Repeat only the lines running from the beginning of the material through the line that contains "const drapeReach = 130;".
++++ Dataset extract
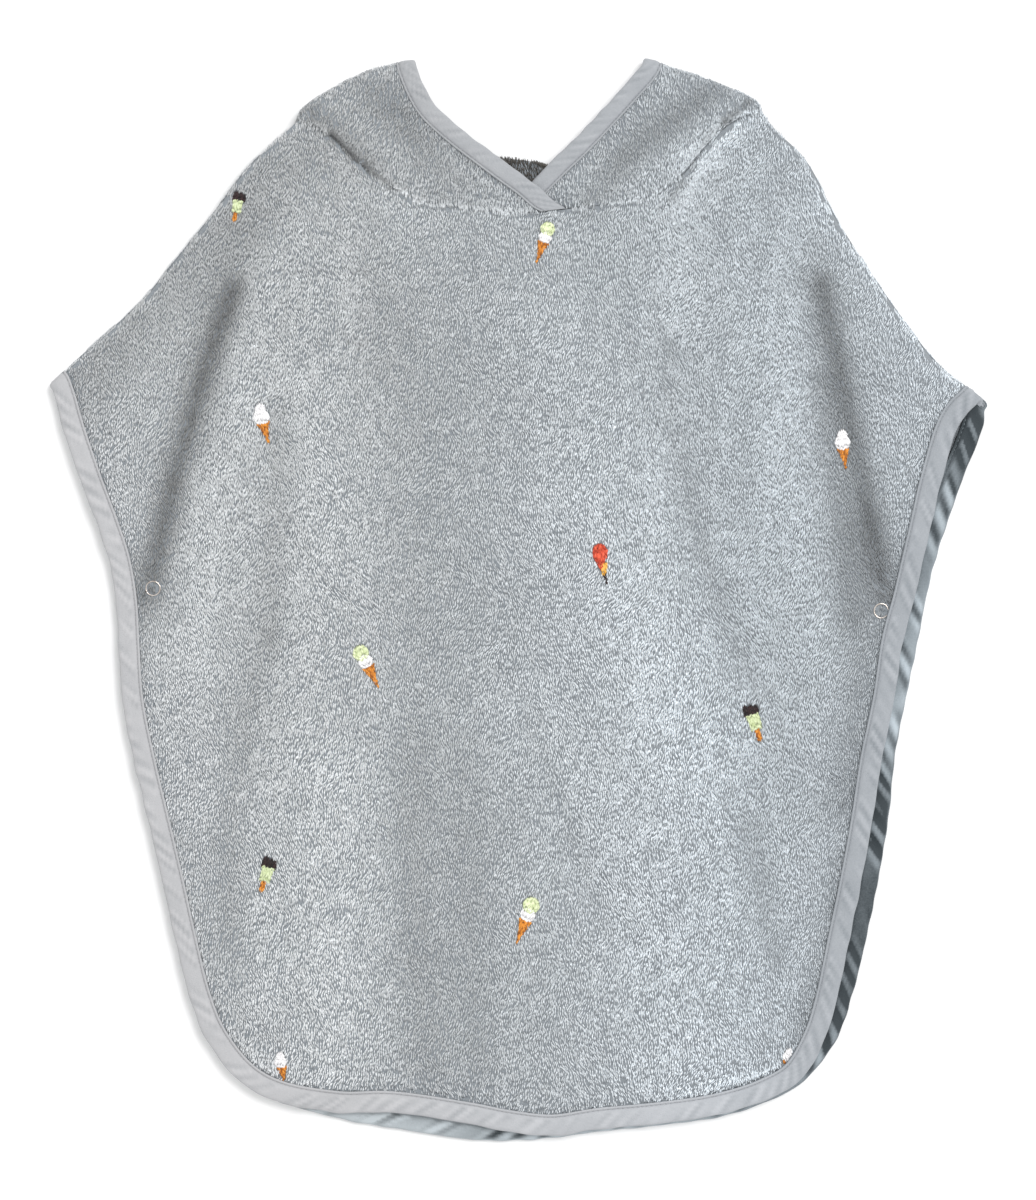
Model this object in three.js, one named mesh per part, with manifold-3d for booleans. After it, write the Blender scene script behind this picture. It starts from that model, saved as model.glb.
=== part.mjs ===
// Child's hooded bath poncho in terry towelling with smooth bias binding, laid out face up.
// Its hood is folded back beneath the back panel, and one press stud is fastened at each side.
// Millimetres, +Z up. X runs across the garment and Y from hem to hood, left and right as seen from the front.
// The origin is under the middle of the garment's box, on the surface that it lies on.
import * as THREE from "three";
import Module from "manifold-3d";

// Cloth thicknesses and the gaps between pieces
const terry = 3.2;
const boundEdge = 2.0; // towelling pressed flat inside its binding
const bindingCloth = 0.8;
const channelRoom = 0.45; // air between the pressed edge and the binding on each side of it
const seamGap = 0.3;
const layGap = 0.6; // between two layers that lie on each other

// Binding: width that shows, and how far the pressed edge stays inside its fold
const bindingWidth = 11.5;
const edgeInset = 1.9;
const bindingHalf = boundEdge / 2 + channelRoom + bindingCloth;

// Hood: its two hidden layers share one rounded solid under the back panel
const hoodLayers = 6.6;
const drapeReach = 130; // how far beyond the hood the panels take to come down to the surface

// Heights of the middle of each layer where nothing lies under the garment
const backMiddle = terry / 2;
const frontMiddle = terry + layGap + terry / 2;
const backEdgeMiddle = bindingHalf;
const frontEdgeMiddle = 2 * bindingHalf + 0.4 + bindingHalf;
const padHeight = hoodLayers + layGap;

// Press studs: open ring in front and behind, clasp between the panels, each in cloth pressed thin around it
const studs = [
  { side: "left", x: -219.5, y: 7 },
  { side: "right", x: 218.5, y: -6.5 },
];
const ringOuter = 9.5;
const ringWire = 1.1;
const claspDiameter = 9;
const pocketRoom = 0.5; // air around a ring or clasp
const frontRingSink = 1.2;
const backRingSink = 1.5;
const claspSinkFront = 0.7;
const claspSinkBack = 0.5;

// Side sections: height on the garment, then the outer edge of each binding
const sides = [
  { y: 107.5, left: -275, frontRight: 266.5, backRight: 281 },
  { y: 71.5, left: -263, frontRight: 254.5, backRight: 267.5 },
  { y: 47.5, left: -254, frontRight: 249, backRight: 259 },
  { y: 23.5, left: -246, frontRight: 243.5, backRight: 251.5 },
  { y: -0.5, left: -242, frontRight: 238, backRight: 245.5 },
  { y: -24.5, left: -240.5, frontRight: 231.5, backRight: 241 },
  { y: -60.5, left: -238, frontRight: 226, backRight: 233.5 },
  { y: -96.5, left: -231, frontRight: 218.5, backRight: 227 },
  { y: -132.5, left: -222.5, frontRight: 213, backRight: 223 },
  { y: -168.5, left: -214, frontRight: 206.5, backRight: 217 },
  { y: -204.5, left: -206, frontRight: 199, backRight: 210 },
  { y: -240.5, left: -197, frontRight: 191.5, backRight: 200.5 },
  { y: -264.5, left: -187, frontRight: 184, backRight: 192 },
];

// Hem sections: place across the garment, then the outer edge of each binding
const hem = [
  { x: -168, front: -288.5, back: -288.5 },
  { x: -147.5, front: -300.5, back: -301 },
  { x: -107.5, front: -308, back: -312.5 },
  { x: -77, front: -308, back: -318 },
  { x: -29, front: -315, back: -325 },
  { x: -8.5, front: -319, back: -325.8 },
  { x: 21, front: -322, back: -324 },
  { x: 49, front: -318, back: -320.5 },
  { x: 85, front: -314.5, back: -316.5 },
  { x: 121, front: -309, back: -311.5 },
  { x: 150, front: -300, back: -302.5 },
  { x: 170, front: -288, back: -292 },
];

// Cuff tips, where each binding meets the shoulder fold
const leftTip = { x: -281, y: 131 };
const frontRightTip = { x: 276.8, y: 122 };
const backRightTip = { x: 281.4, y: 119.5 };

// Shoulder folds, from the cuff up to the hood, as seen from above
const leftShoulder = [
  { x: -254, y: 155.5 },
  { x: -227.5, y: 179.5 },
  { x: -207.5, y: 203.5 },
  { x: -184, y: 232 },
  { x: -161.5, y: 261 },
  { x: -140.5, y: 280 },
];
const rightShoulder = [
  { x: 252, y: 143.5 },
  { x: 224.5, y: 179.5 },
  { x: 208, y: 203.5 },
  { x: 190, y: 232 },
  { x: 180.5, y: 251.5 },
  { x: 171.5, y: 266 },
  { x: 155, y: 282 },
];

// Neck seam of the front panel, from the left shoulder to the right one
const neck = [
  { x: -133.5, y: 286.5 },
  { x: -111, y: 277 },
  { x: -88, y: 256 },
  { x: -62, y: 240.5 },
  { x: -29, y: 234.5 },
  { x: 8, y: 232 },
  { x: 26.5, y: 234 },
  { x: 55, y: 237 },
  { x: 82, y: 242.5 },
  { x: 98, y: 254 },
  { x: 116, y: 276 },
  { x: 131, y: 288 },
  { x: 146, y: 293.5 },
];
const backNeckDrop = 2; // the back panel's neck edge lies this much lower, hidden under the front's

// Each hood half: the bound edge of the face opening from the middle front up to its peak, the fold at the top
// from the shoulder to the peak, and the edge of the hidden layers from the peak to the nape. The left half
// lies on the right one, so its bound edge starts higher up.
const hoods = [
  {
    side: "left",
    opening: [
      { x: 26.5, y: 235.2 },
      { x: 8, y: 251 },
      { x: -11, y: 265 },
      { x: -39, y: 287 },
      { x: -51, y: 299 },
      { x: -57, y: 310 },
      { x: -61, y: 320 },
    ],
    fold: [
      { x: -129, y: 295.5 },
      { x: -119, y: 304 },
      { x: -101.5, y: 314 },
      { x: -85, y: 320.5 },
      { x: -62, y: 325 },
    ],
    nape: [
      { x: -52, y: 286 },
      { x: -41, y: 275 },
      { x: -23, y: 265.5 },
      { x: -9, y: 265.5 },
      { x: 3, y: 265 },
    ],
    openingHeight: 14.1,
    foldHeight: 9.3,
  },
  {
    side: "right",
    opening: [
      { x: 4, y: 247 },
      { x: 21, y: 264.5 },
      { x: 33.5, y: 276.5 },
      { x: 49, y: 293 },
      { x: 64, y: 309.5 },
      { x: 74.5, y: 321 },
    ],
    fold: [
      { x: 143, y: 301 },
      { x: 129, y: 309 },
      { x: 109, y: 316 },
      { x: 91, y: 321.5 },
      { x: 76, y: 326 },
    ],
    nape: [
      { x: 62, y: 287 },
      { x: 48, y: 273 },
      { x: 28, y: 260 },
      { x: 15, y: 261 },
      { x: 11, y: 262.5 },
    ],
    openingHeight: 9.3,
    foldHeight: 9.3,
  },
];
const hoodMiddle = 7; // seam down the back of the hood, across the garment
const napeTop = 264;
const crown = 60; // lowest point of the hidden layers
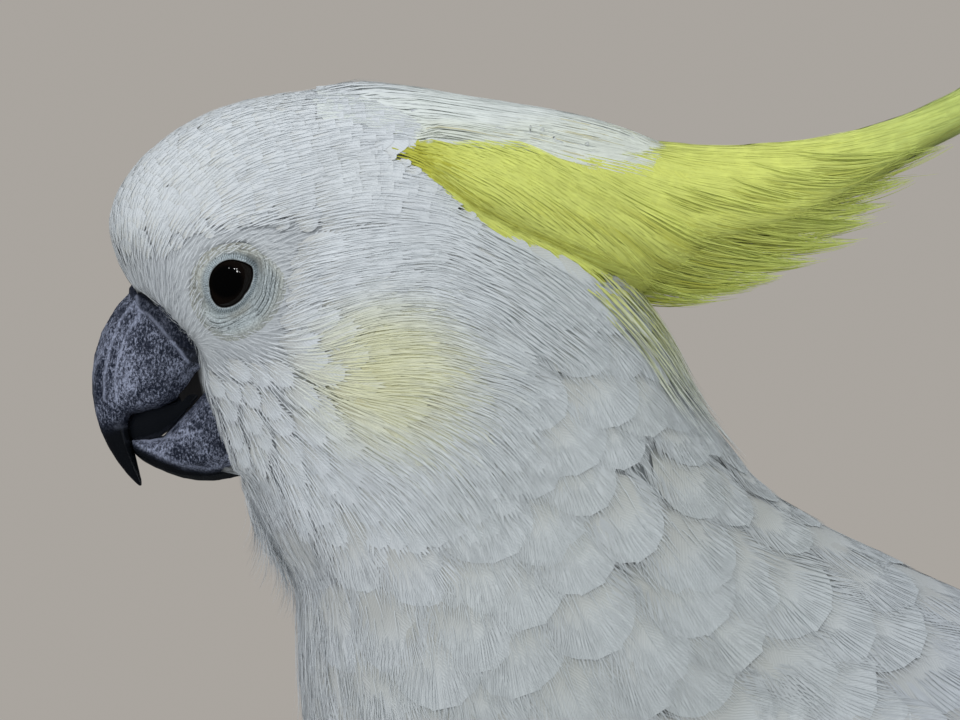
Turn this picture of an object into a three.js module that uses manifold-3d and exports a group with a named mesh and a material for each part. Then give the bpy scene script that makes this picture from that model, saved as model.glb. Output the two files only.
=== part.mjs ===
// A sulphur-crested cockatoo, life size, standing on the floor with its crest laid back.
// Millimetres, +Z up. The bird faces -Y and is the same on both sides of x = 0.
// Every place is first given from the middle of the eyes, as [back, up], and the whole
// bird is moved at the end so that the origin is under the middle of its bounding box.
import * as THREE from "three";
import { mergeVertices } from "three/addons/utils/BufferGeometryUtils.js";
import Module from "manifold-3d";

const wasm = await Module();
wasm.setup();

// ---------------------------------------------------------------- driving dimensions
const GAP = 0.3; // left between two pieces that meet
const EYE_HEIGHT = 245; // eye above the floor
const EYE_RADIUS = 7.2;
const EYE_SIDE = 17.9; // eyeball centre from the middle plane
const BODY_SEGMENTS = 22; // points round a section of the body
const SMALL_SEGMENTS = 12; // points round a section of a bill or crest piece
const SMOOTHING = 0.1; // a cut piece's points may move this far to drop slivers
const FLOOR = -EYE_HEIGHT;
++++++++
## Output below
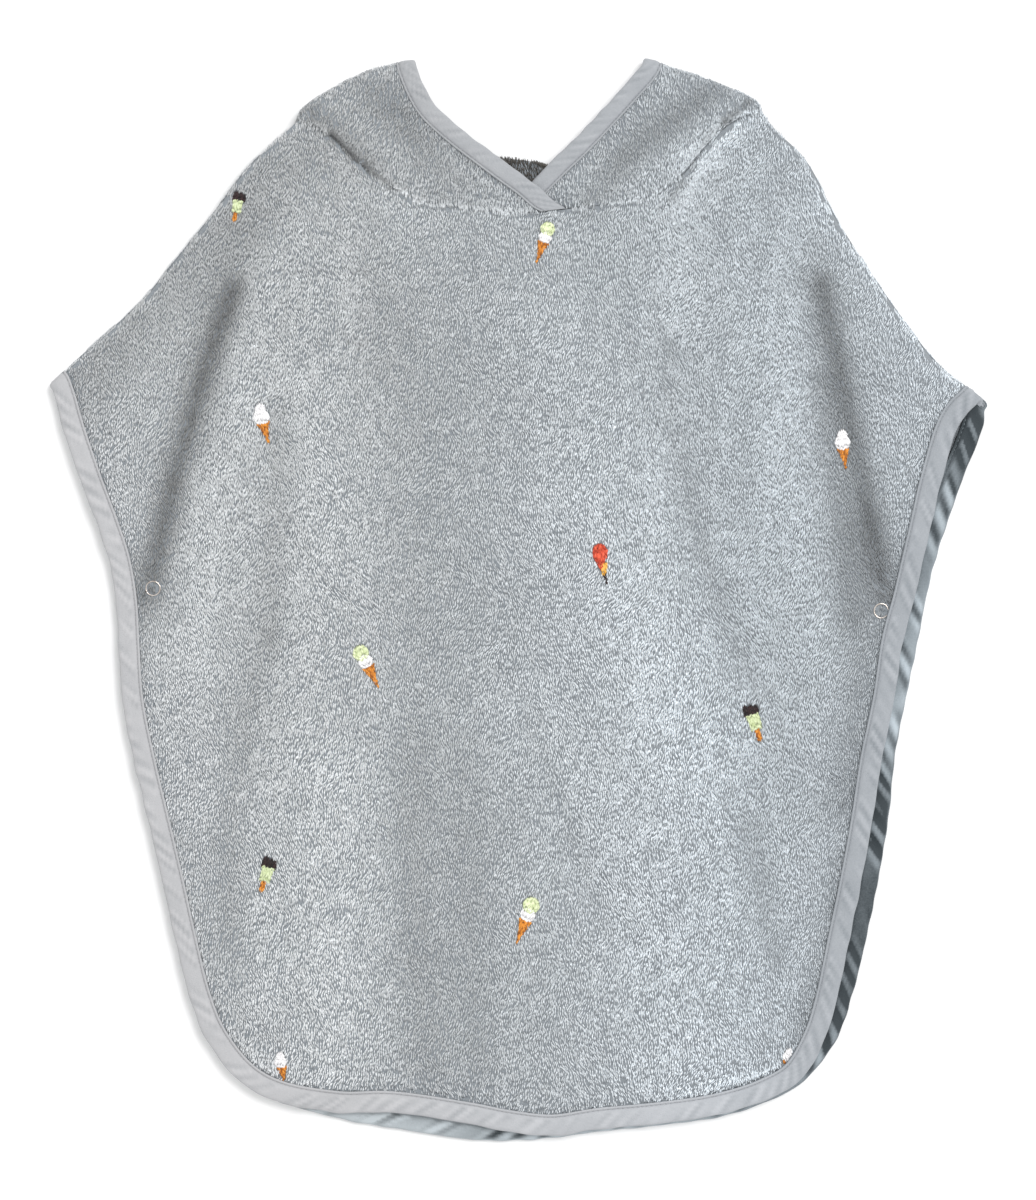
Model this object in three.js, one named mesh per part, with manifold-3d for booleans. After it, write the Blender scene script behind this picture. It starts from that model, saved as model.glb.
=== part.mjs ===
// Child's hooded bath poncho in terry towelling with smooth bias binding, laid out face up.
// Its hood is folded back beneath the back panel, and one press stud is fastened at each side.
// Millimetres, +Z up. X runs across the garment and Y from hem to hood, left and right as seen from the front.
// The origin is under the middle of the garment's box, on the surface that it lies on.
import * as THREE from "three";
import Module from "manifold-3d";

// Cloth thicknesses and the gaps between pieces
const terry = 3.2;
const boundEdge = 2.0; // towelling pressed flat inside its binding
const bindingCloth = 0.8;
const channelRoom = 0.45; // air between the pressed edge and the binding on each side of it
const seamGap = 0.3;
const layGap = 0.6; // between two layers that lie on each other

// Binding: width that shows, and how far the pressed edge stays inside its fold
const bindingWidth = 11.5;
const edgeInset = 1.9;
const bindingHalf = boundEdge / 2 + channelRoom + bindingCloth;

// Hood: its two hidden layers share one rounded solid under the back panel
const hoodLayers = 6.6;
const drapeReach = 130; // how far beyond the hood the panels take to come down to the surface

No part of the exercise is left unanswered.